Quant à la démythologisation, elle me laissa froid, puisque depuis mes débuts théologiques, la notion, sinon le terme, ne m’était que trop connue ; en outre, elle était à mon avis trop dépourvue d’humour[69].

Daniel L. Migliore[70], à la suite de Paul Tillich[71], a souligné à juste titre l’importance de l’humour dans l’oeuvre de Barth, et celui-ci sera toujours plus accentué sinon au fond, du moins dans l’écriture du théologien. Dès les années 1920, et aussi par fidélité, probablement, à Kierkegaard[72], Barth assume pleinement le terme pour la théologie :

L’humour consiste donc à ne pas prendre tout à fait au sérieux le présent, non parce qu’il ne serait pas assez sérieux en lui-même, mais parce que l’avenir que Dieu fait surgir dans le présent est encore plus sérieux[73].
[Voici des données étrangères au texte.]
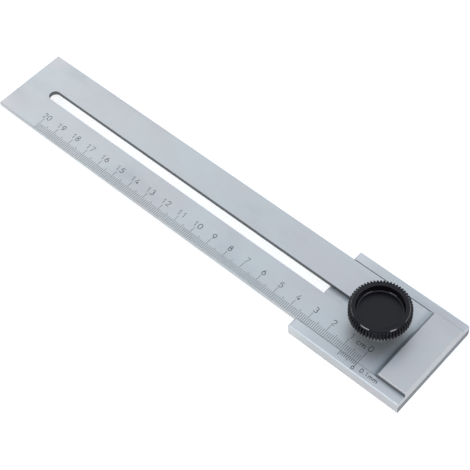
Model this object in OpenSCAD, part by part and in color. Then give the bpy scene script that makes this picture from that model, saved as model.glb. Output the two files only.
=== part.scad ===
// Marking ruler: a slotted steel beam with a raised head at its zero end, a
// channelled stop plate that slides along it, and a knurled clamp screw with
// a washer. Units are mm. X runs along the beam towards the head, Y across
// it, and Z is up; the stop plate's underside lies on Z = 0.

/* [Beam] */
// Overall length of the beam
beam_length = 250; // [180:5:400]
// Width of the beam
beam_width = 40; // [34:1:42]
// Thickness of the milled blade
blade_thickness = 2.5; // [2:0.25:4]
// Length of the raised head along the beam
head_length = 14.5; // [10:0.5:20]
// Height of the head above the blade
head_rise = 2.5; // [1.5:0.25:4]
// How far the head's end face leans back at its top
end_lean = 0.5; // [0.2:0.1:1]
// Chamfer on the head's long top edges
head_chamfer = 0.5; // [0.3:0.1:1]
// Break on the long edges of the blade
edge_break = 0.2; // [0.1:0.05:0.4]

/* [Slot] */
// Width of the slot that the clamp screw runs in
slot_width = 5.8; // [5.6:0.1:8]
// Distance from the tip of the beam to the slot
slot_margin = 15; // [10:1:25]
// How far the slot lies off the beam's centreline, away from the scale
slot_offset = 0.5; // [0:0.1:2]
// Room left beyond the screw at each end of its travel
slot_spare = 0.5; // [0.3:0.1:1]

/* [Stop plate] */
// Length of the stop plate along the beam
plate_length = 59.5; // [50:0.5:70]
// Overall width of the stop plate
plate_width = 50; // [48:1:56]
// Thickness of the floor under the beam
floor_thickness = 4.5; // [3.5:0.25:6]
// Chamfer on the lips' long outer edges
plate_chamfer = 0.4; // [0.2:0.1:0.8]
// Chamfer across the end that faces the tip of the beam
lead_chamfer = 0.8; // [0.5:0.1:1.5]
// Distance from the stop end to the clamp screw
screw_setback = 30; // [24:0.5:32]

/* [Clamp screw] */
// Diameter of the knob over its ribs
knob_diameter = 27.5; // [26:0.5:32]
// Thickness of the knob's ribbed rim
rim_thickness = 5.4; // [4.8:0.1:6.4]
// Height of the knob from the washer to its top
knob_height = 13.2; // [11:0.2:18]
// Number of ribs round the knob
rib_count = 58; // [40:2:70]
// Depth of the valleys between the ribs
rib_depth = 1; // [0.4:0.1:1.2]
// Plain band between the shoulder and the feet of the ribs
rib_land = 0.1; // [0.1:0.1:0.4]
// Width of the shoulder between the knob's flat ring and that band
shoulder_width = 0.3; // [0.2:0.1:0.6]
// Drop of that shoulder
shoulder_drop = 0.4; // [0.2:0.1:0.8]
// Further drop out to the tips of the ribs
rib_drop = 0.4; // [0.1:0.1:0.8]
// Rounding of the knob's lower rim
lower_radius = 0.5; // [0.3:0.1:0.8]
// Diameter of the dished recess in the top
recess_diameter = 21; // [18:0.5:22]
// Depth of the recess
recess_depth = 4; // [2.5:0.25:4]
// Rounding at the bottom of the recess
recess_fillet = 0.8; // [0.4:0.1:1.2]
// Rounding of the recess's mouth
mouth_radius = 0.35; // [0.2:0.05:0.5]
// Diameter of the hub under the rim
hub_diameter = 14; // [11:0.5:16]
// Chamfer at the foot of the hub
hub_chamfer = 0.6; // [0.3:0.1:1]
// Diameter of the threaded stud
stud_diameter = 5; // [4:0.5:5]
// Length of stud held inside the knob
stud_hold = 7; // [5:0.5:8]
// Chamfer on both ends of the stud
stud_chamfer = 0.5; // [0.3:0.1:0.8]
// Diameter of the washer
washer_diameter = 15; // [12:0.5:18]
// Thickness of the washer
washer_thickness = 1.2; // [0.8:0.1:1.6]

/* [Fits] */
// Gap between the beam and each lip
slide_gap = 0.08; // [0.04:0.01:0.1]
// Radial clearance of the stud in the tapped hole
thread_gap = 0.04; // [0.02:0.01:0.08]
// Radial clearance of the stud in the washer
washer_gap = 0.08; // [0.04:0.01:0.1]
// Radial seam between the stud and the knob moulded round it
mould_gap = 0.01; // [0.01:0.01:0.03]

/* [Hidden] */
$fn = 96;
over = 1;
beam_end = beam_length / 2;
blade_top = floor_thickness + blade_thickness;
head_top = blade_top + head_rise;
head_start = beam_end - head_length;
step_start = head_start - head_rise;
plate_start = beam_end - plate_length;
screw_x = beam_end - screw_setback;
slot_reach = stud_diameter / 2 + slot_spare;
slot_near = screw_x + slot_reach;
slot_far = slot_margin - beam_end;
washer_top = blade_top + washer_thickness;
knob_top = washer_top + knob_height;
rim_bottom = knob_top - rim_thickness;
knob_radius = knob_diameter / 2;
root_radius = knob_radius - rib_depth;
shoulder_radius = root_radius - rib_land;
rib_turn = 360 / rib_count;
recess_floor = knob_top - recess_depth;
recess_radius = recess_diameter / 2;
hub_radius = hub_diameter / 2;
stud_radius = stud_diameter / 2;
stud_foot = 0.3;
stud_top = washer_top + stud_hold;

// Bar along X with a chamfered section: low and high are the chamfers of
// its lower and upper long edges
module bar(x_from, x_to, width, z_from, z_to, low, high) {
    half = width / 2;
    section = [
        [-half, z_from + low],
        [-half + low, z_from],
        [half - low, z_from],
        [half, z_from + low],
        [half, z_to - high],
        [half - high, z_to],
        [-half + high, z_to],
        [-half, z_to - high]
    ];
    translate([x_from, 0, 0])
        rotate([90, 0, 90])
            linear_extrude(height = x_to - x_from)
                polygon(section);
}

// Wedge that leans the end face back above the underside of the beam
module end_wedge() {
    outline = [
        [beam_end, floor_thickness],
        [beam_end + over, floor_thickness],
        [beam_end + over, head_top + over],
        [beam_end - end_lean * (1 + over / (blade_thickness + head_rise)), head_top + over]
    ];
    translate([0, plate_width, 0])
        rotate([90, 0, 0])
            linear_extrude(height = 2 * plate_width)
                polygon(outline);
}

// Long hole with round ends
module slot_cut() {
    end_radius = slot_width / 2;
    translate([slot_far + end_radius, slot_offset - end_radius, floor_thickness - over])
        cube([slot_near - slot_far - slot_width, slot_width, blade_thickness + 2 * over]);
    for (x = [slot_far + end_radius, slot_near - end_radius])
        translate([x, slot_offset, floor_thickness - over])
            cylinder(r = end_radius, h = blade_thickness + 2 * over);
}

// Slotted blade and raised head, milled from one bar
module beam() {
    color([0.72, 0.75, 0.79])
        difference() {
            union() {
                bar(-beam_end, beam_end, beam_width, floor_thickness, blade_top, edge_break, edge_break);
                bar(step_start, beam_end, beam_width, floor_thickness, head_top, edge_break, head_chamfer);
            }
            translate([step_start, 0, head_top])
                rotate([90, 0, 0])
                    cylinder(r = head_rise, h = beam_width + 2 * over, center = true);
            slot_cut();
            end_wedge();
        }
}

// Wedge that chamfers an upper edge across the plate's leading end
module lead_wedge(top) {
    outline = [
        [plate_start - over, top - lead_chamfer - over],
        [plate_start + lead_chamfer + over, top + over],
        [plate_start - over, top + over]
    ];
    translate([0, plate_width, 0])
        rotate([90, 0, 0])
            linear_extrude(height = 2 * plate_width)
                polygon(outline);
}

// Stop plate: a floor and two lips that guide the beam, tapped for the screw
module slider() {
    channel = beam_width + 2 * slide_gap;
    color([0.70, 0.73, 0.77])
        difference() {
            bar(plate_start, beam_end, plate_width, 0, blade_top, plate_chamfer, plate_chamfer);
            translate([plate_start - over, -channel / 2, floor_thickness])
                cube([plate_length + 2 * over, channel, blade_thickness + over]);
            lead_wedge(blade_top);
            intersection() {
                lead_wedge(floor_thickness);
                translate([plate_start - 2 * over, -channel / 2, 0])
                    cube([plate_length, channel, blade_top]);
            }
            translate([screw_x, slot_offset, -over])
                cylinder(r = stud_radius + thread_gap, h = floor_thickness + 2 * over);
            end_wedge();
        }
}

// Ribbed outline of the knob: each rib has a narrow flat tip and straight flanks,
// and a valley, not a tip, points along the beam
module rib_outline() {
    tip_share = 0.14;
    root_share = 0.40;
    points = [
        for (i = [0 : rib_count - 1])
            for (corner = [
                [-tip_share, knob_radius],
                [tip_share, knob_radius],
                [root_share, root_radius],
                [1 - root_share, root_radius]
            ])
                let (turn = (i + 0.5 + corner[0]) * rib_turn)
                    [corner[1] * cos(turn), corner[1] * sin(turn)]
    ];
    polygon(points);
}

// Half section of the rim before ribs are cut: shoulder above, rounded lower edge
module rim_section() {
    polygon([
        [0, rim_bottom],
        [knob_radius - lower_radius, rim_bottom],
        [knob_radius - lower_radius, rim_bottom + lower_radius],
        [knob_radius, rim_bottom + lower_radius],
        [knob_radius, knob_top - shoulder_drop - rib_drop],
        [shoulder_radius, knob_top - shoulder_drop],
        [shoulder_radius - shoulder_width, knob_top],
        [0, knob_top]
    ]);
    translate([knob_radius - lower_radius, rim_bottom + lower_radius])
        circle(r = lower_radius);
}

// Half section of the recess: straight wall, rounded floor corner and mouth
module recess_section() {
    translate([0, recess_floor])
        square([recess_radius - recess_fillet, recess_depth + over]);
    translate([0, recess_floor + recess_fillet])
        square([recess_radius, recess_depth - recess_fillet + over]);
    translate([recess_radius - recess_fillet, recess_floor + recess_fillet])
        circle(r = recess_fillet);
    difference() {
        translate([0, knob_top - mouth_radius])
            square([recess_radius + mouth_radius, mouth_radius + over]);
        translate([recess_radius + mouth_radius, knob_top - mouth_radius])
            circle(r = mouth_radius);
    }
}

// Moulded knob: ribbed rim with a dished top on a narrower hub
module knob() {
    color([0.06, 0.06, 0.07])
        translate([screw_x, slot_offset, 0])
            difference() {
                union() {
                    intersection() {
                        rotate_extrude()
                            rim_section();
                        translate([0, 0, rim_bottom - over])
                            linear_extrude(height = rim_thickness + 2 * over)
                                rib_outline();
                    }
                    translate([0, 0, washer_top + hub_chamfer])
                        cylinder(r = hub_radius, h = rim_bottom - washer_top);
                    translate([0, 0, washer_top])
                        cylinder(r1 = hub_radius - hub_chamfer, r2 = hub_radius, h = hub_chamfer);
                }
                rotate_extrude()
                    recess_section();
                translate([0, 0, washer_top - over])
                    cylinder(r = stud_radius + mould_gap, h = stud_hold + over);
            }
}

// Stud moulded into the knob and screwed into the stop plate
module stud() {
    color([0.62, 0.63, 0.65])
        translate([screw_x, slot_offset, 0]) {
            translate([0, 0, stud_foot + stud_chamfer])
                cylinder(r = stud_radius, h = stud_top - stud_foot - 2 * stud_chamfer);
            translate([0, 0, stud_foot])
                cylinder(r1 = stud_radius - stud_chamfer, r2 = stud_radius, h = stud_chamfer);
            translate([0, 0, stud_top - stud_chamfer])
                cylinder(r1 = stud_radius, r2 = stud_radius - stud_chamfer, h = stud_chamfer);
        }
}

// Flat washer that bridges the slot under the hub
module washer() {
    color([0.66, 0.67, 0.69])
        translate([screw_x, slot_offset, blade_top])
            difference() {
                cylinder(d = washer_diameter, h = washer_thickness);
                translate([0, 0, -over])
                    cylinder(r = stud_radius + washer_gap, h = washer_thickness + 2 * over);
            }
}

beam();
slider();
stud();
knob();
washer();
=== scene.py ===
import math

import bpy
from mathutils import Matrix, Vector


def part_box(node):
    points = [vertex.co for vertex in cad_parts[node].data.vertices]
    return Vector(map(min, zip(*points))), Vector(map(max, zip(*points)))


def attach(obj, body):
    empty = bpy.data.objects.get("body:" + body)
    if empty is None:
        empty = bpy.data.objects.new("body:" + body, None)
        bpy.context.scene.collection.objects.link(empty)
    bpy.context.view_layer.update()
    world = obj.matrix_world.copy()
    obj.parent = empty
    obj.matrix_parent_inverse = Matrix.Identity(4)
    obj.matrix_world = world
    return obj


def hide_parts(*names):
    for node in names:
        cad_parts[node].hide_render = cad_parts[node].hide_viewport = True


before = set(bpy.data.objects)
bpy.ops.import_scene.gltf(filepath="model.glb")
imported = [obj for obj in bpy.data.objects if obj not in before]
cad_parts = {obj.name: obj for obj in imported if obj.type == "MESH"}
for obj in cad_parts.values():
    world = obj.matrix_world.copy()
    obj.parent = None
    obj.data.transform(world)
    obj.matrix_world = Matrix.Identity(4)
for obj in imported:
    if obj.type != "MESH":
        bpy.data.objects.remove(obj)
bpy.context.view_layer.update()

bpy.ops.object.select_all(action="DESELECT")


# Beam: one flat bar of tool steel, ground all over and satin chromed, with a
# raised head left standing at its zero end and a slot cut through the blade
# with a milling cutter. The walls of the slot are rougher from the cutter, and
# their colour is painted darker as painted shade inside the slot.
MM = 0.001


class Field:
    """A socket with a number or a colour that can stand in shader arithmetic."""

    def __init__(self, wiring, socket):
        self.wiring = wiring
        self.socket = socket

    def _math(self, operation, first, second):
        return self.wiring.node("ShaderNodeMath", {"operation": operation}, {0: first, 1: second})

    def __add__(self, other):
        return self._math("ADD", self, other)

    def __radd__(self, other):
        return self._math("ADD", other, self)

    def __sub__(self, other):
        return self._math("SUBTRACT", self, other)

    def __rsub__(self, other):
        return self._math("SUBTRACT", other, self)

    def __mul__(self, other):
        return self._math("MULTIPLY", self, other)

    def __rmul__(self, other):
        return self._math("MULTIPLY", other, self)

    def __pow__(self, other):
        return self._math("POWER", self, other)

    def size(self):
        """The value without its sign."""
        return self._math("ABSOLUTE", self, 0.0)

    def step(self, low, high):
        """0 below low, 1 above high and a smooth rise between them."""
        return self.wiring.node(
            "ShaderNodeMapRange",
            {"interpolation_type": "SMOOTHSTEP"},
            {"Value": self, "From Min": low, "From Max": high},
        )

    def past(self, edge, near, far):
        """A step between two distances past an edge, both in millimetres."""
        return self.step(edge + near * MM, edge + far * MM)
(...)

Comment ne pas comprendre l’ultime mot de Barth, par lequel nous avions commencé, sur son attente d’une discussion aux Cieux avec Schleiermacher, sinon comme une réponse — humoristique — au tragique de la conclusion du cours de 1923-1924 ?

En fait, le protestantisme n’a pas eu d’aussi grand théologien depuis l’époque de la Réforme. Mais ce théologien nous a tous conduits dans une impasse ! Voilà une pensée difficile à supporter, presque accablante. Comment l’accorder vraiment avec la confiance dans la puissance de vérité du protestantisme[74] ?

On se permettra donc d’interpréter les éloges adressés par Barth à Schleiermacher non comme des traits de rhétorique mais au contraire comme les symptômes, d’une part, de la substitution du sérieux à la vérité comme critère pour juger une bonne théologie et, d’autre part, de la relativisation barthienne de tous les conflits théologiques. Mais ces deux raisons de faire l’éloge de Schleiermacher sont en même temps les plus sévères critiques qu’il soit possible de lui faire, puisqu’elles ne sont possibles que sur le fond d’un refus total du contenu de la doctrine de Schleiermacher. Ainsi se traduit, dans la forme même de l’écriture barthienne de l’histoire de la théologie, l’inévitable ironie de toute entreprise théologique.